Namiko Kunimoto is Associate Professor of History of Art and a specialist in Asian American studies as well as modern and contemporary Japanese art. Her research interests include the visual politics of race and gender, art and diaspora, and issues of migration and nation-formation. Her essays include “Intimate Archives: Japanese-Canadian Family Photography, 1939-1945” in Art History, “Olympic Dissent: Art, Politics, and the Tokyo Games” in Asia Pacific Japan Focus, “Photographic Pluralities” in Blackflash Magazine, and “Tactics and Strategies: Chen Qiulin and the Production of Space” in Art Journal.


Merrill Kaplan
Merrill Kaplan

Merrill Kaplan, Director, Center for Folklore Studies 

Merrill Kaplan is is the Director of the Center of Folklore Studies and Associate Professor of Folklore and Scandinavian Studies in the Departments of English and Germanic Languages and Literatures. Kaplan specializes in Old Norse-Icelandic myth and literature, supernatural legend and folk belief, and the places these categories intersect. She has recently published article on irruptions of the past and the supernatural in Icelandic sagas; Out-Thoring Thor in the Great Saga of Olaf Tryggvason; Ibsen's Dramatic Realism and the publication of folklore collections; The Icelandic reception of Ibsen's The Vikings at Helgeland.


Isaac Weiner, Director, Center for the Study of Religion

Isaac Weiner
Isaac Weiner

Isaac Weiner became the Director of Center for the Study of Religion in Autumn 2022. He joined the department in Autumn 2013 as an assistant professor in religious studies. His research considers the implications of religious diversity for American public life, focusing especially on the concrete challenges that have arisen when communities have encountered each other in public spaces and how American law has mediated and shaped those encounters. He brings a multidisciplinary approach to considering these questions, with training in American religious history, legal and political theory, sensory and material culture, and theory and method in the study of religion.

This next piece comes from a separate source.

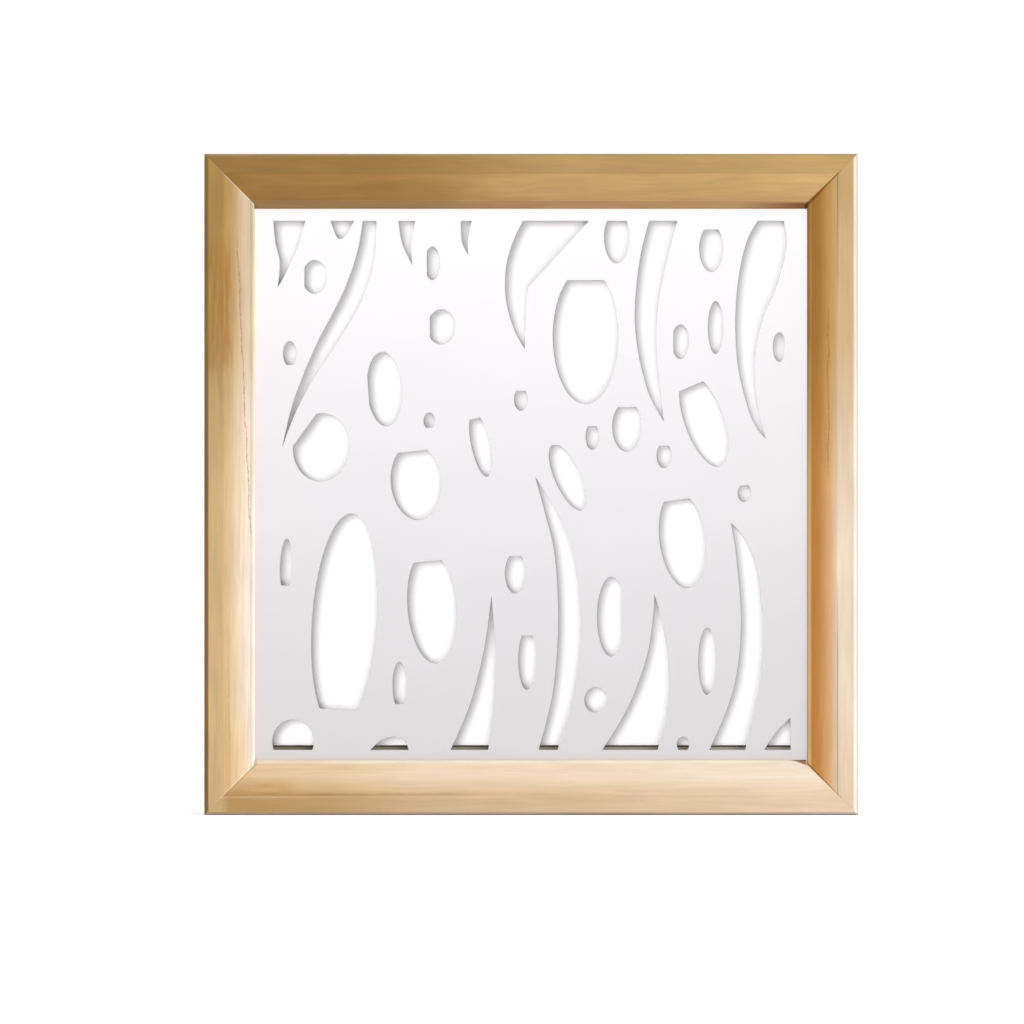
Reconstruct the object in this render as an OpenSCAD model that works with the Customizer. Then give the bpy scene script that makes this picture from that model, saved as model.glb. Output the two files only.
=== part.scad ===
// Decorative panel: a white pierced sheet held in a moulded, mitred wooden frame.
// Seen from the front, X runs to the right, Z runs up and the front faces -Y.
// The origin is the middle of the bottom edge, halfway through the depth.

/* [Frame] */
// Overall width of the frame
frame_w = 600; // [500:1:900]
// Overall height of the frame
frame_h = 607; // [500:1:900]
// Depth of the frame, from its back to its flat front band
frame_d = 35; // [31:1:50]
// Width of the left and right stiles, from the outer edge to the sight edge
stile_w = 46; // [44:1:60]
// Width of the top and bottom rails, from the outer edge to the sight edge
rail_w = 50; // [44:1:60]

/* [Moulding] */
// Width of the flat outer band
band_w = 18; // [12:0.5:22]
// Radius of the rounded outer arris
arris_r = 4; // [2:0.5:6]
// Drop of the small step between the band and the ovolo
step_d = 0.4; // [0.4:0.1:2]
// Slope of the ovolo where it starts at the foot of the step, in degrees
ovolo_lead = 8; // [2:1:12]
// Width of the lip between the ovolo and the sight edge, on the narrower member
lip_w = 4; // [3:0.5:8]
// Thickness of the lip in front of the pierced sheet
lip_t = 4.5; // [3:0.5:7]
// Radius of the lip's front edge
lip_r = 1.5; // [0.5:0.1:2]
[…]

His first book, Religion Out Loud: Religious Sound, Public Space, and American Pluralism (NYU Press, 2014), analyzes the politics of religious pluralism in the United States by attending to disputes about religious sound in the public realm. He also has published articles on secularism, cultural memory, and sensory history. He teaches a variety of classes on religion and American culture.

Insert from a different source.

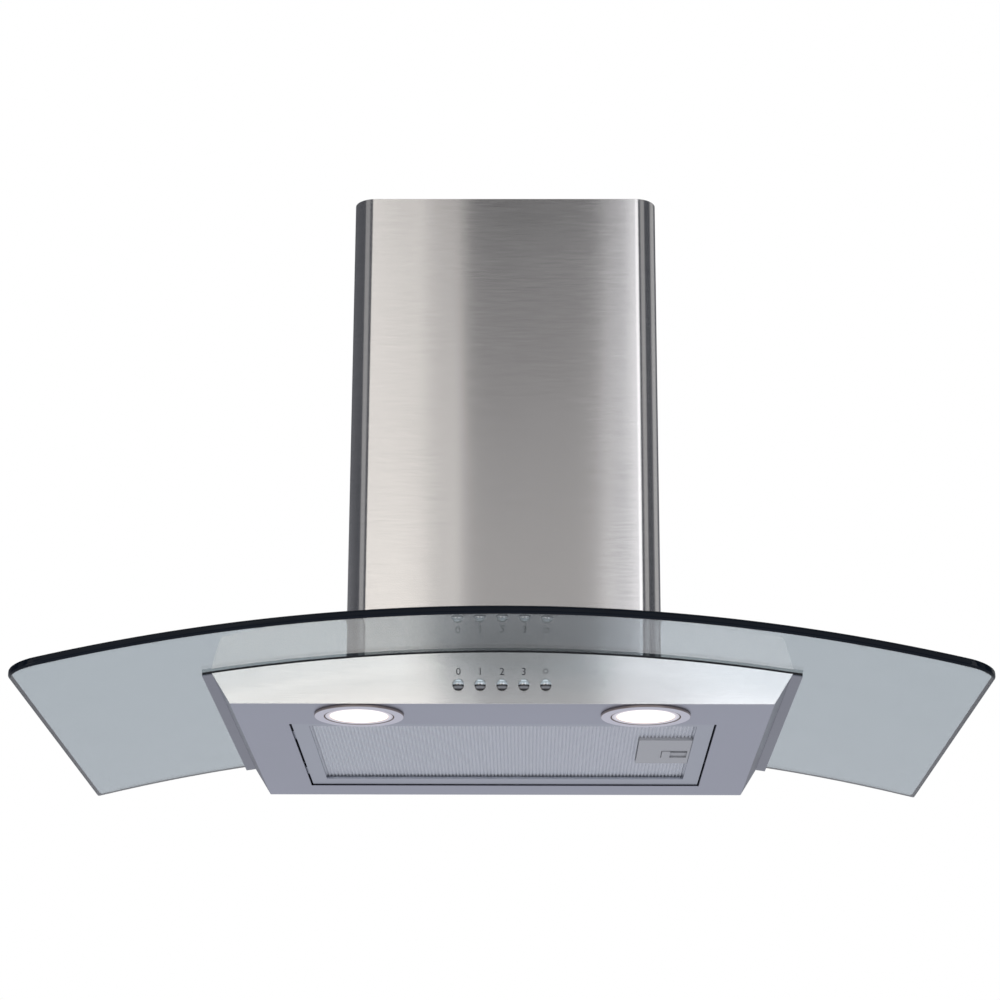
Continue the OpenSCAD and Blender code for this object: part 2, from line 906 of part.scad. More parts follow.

Hannah Kosstrin, Director, Melton Center for Jewish Studies

Frontward facing portrait of a woman with black curly hair, black glasses and a blue patterned blazer
Hannah Kosstrin

Hannah Kosstrin is a dance historian and movement analyst. Her scholarship focuses on Jewish and Israeli dance in global contexts. Her research and teaching interests include dance histories of the United States, Israel and the Jewish diaspora, Latin America, Europe, South Asia, and the African diaspora; gender and queer theory; nationalism, migration, and diaspora studies; Laban movement notation and analysis; and digital humanities. In the Department of Dance, she is Associate Professor and Director of Graduate Studies (Graduate Studies Committee Chair).


Chris Highley
 Chris Highley

Chris Highley, Director, Center for Medieval and Renaissance Studies

Chris Highley is professor in the Department of English and specializes in Early Modern literature, culture and history. He is the author of several books: Shakespeare, Spenser, and the Crisis in Ireland (Cambridge University Press, 1997), Catholics Writing the Nation in Early Modern Britain and Ireland (Oxford University Press, 2008) and is the co-editor of Henry VIII and his Afterlives (Cambridge University Press, 2009). Highley is currently working on two unrelated projects: the posthumous image of Henry VIII and the history of the Blackfriars neighborhood in early modern London.